- **EXERCISE PROMPT**: Restate, word for word, all of the material shown below.

- **DATASET EXTRACT**:
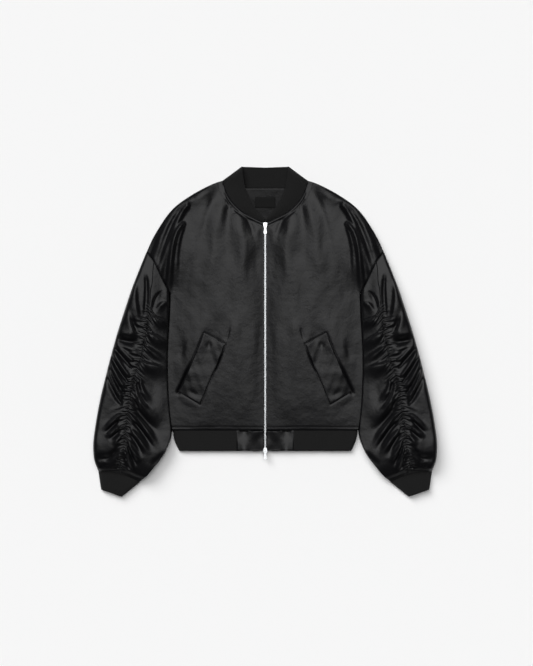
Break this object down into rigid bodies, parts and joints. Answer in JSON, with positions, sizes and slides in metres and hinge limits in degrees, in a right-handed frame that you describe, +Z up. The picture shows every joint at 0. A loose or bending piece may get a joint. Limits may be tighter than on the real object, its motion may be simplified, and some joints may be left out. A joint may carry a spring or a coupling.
{
  "type": "ruched-sleeve bomber jacket laid flat",
  "caption": "Satin bomber jacket laid flat on its back and zipped up, with ruched balloon sleeves, rib collar, cuffs and hem band, slanted welt pockets and a two-way zip.",
  "frame": {"origin": "on the table under the middle of the jacket's bounding box", "axes": "+X to the wearer's left, across both sleeves; +Y along the zip towards the collar; +Z up from the table out of the front"},
  "size_m": [0.77, 0.742, 0.0379],
  "materials": {
    "satin": "black heavy satin with a soft broad sheen",
    "rib_knit": "black matte rib knit",
    "zip_cloth": "black woven tape",
    "zip_metal": "polished silver-coloured metal",
    "label_cloth": "black woven label, bare"
  },
  "bodies": {
    "jacket": {"body_back": "satin", "front_left": "satin", "front_right": "satin", "sleeve_outer_left": "satin", "sleeve_outer_right": "satin", "sleeve_inner_left": "satin", "sleeve_inner_right": "satin", "cuff_left": "rib_knit", "cuff_right": "rib_knit", "collar": "rib_knit", "hem_rib": "rib_knit", "hem_placket_left": "satin", "hem_placket_right": "satin", "pocket_welt_left": "satin", "pocket_welt_right": "satin", "zip_tape_left": "zip_cloth", "zip_tape_right": "zip_cloth", "zip_chain": "zip_metal", "zip_slider_top": "zip_metal", "zip_slider_bottom": "zip_metal", "neck_facing": "satin", "neck_tape": "zip_cloth", "neck_label": "label_cloth"},
    "top_pull": {"zip_pull_top": "zip_metal"},
    "bottom_pull": {"zip_pull_bottom": "zip_metal"}
  },
  "joints": [
    {"name": "top_pull_swing", "type": "hinge", "parent": "jacket", "child": "top_pull", "pos_m": [0, 0.2385, 0.01934], "axis": [-1, 0, 0], "range_deg": [0, 150]},
    {"name": "bottom_pull_swing", "type": "hinge", "parent": "jacket", "child": "bottom_pull", "pos_m": [0, -0.266, 0.01425], "axis": [-1, 0, 0], "range_deg": [0, 150]}
  ]
}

- **FULL ANSWER**:
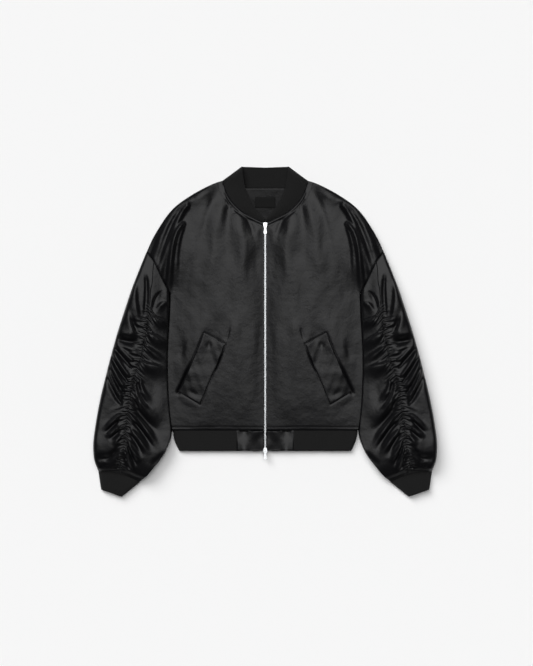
Break this object down into rigid bodies, parts and joints. Answer in JSON, with positions, sizes and slides in metres and hinge limits in degrees, in a right-handed frame that you describe, +Z up. The picture shows every joint at 0. A loose or bending piece may get a joint. Limits may be tighter than on the real object, its motion may be simplified, and some joints may be left out. A joint may carry a spring or a coupling.
{
  "type": "ruched-sleeve bomber jacket laid flat",
  "caption": "Satin bomber jacket laid flat on its back and zipped up, with ruched balloon sleeves, rib collar, cuffs and hem band, slanted welt pockets and a two-way zip.",
  "frame": {"origin": "on the table under the middle of the jacket's bounding box", "axes": "+X to the wearer's left, across both sleeves; +Y along the zip towards the collar; +Z up from the table out of the front"},
  "size_m": [0.77, 0.742, 0.0379],
  "materials": {
    "satin": "black heavy satin with a soft broad sheen",
    "rib_knit": "black matte rib knit",
    "zip_cloth": "black woven tape",
    "zip_metal": "polished silver-coloured metal",
    "label_cloth": "black woven label, bare"
  },
  "bodies": {
    "jacket": {"body_back": "satin", "front_left": "satin", "front_right": "satin", "sleeve_outer_left": "satin", "sleeve_outer_right": "satin", "sleeve_inner_left": "satin", "sleeve_inner_right": "satin", "cuff_left": "rib_knit", "cuff_right": "rib_knit", "collar": "rib_knit", "hem_rib": "rib_knit", "hem_placket_left": "satin", "hem_placket_right": "satin", "pocket_welt_left": "satin", "pocket_welt_right": "satin", "zip_tape_left": "zip_cloth", "zip_tape_right": "zip_cloth", "zip_chain": "zip_metal", "zip_slider_top": "zip_metal", "zip_slider_bottom": "zip_metal", "neck_facing": "satin", "neck_tape": "zip_cloth", "neck_label": "label_cloth"},
    "top_pull": {"zip_pull_top": "zip_metal"},
    "bottom_pull": {"zip_pull_bottom": "zip_metal"}
  },
  "joints": [
    {"name": "top_pull_swing", "type": "hinge", "parent": "jacket", "child": "top_pull", "pos_m": [0, 0.2385, 0.01934], "axis": [-1, 0, 0], "range_deg": [0, 150]},
    {"name": "bottom_pull_swing", "type": "hinge", "parent": "jacket", "child": "bottom_pull", "pos_m": [0, -0.266, 0.01425], "axis": [-1, 0, 0], "range_deg": [0, 150]}
  ]
}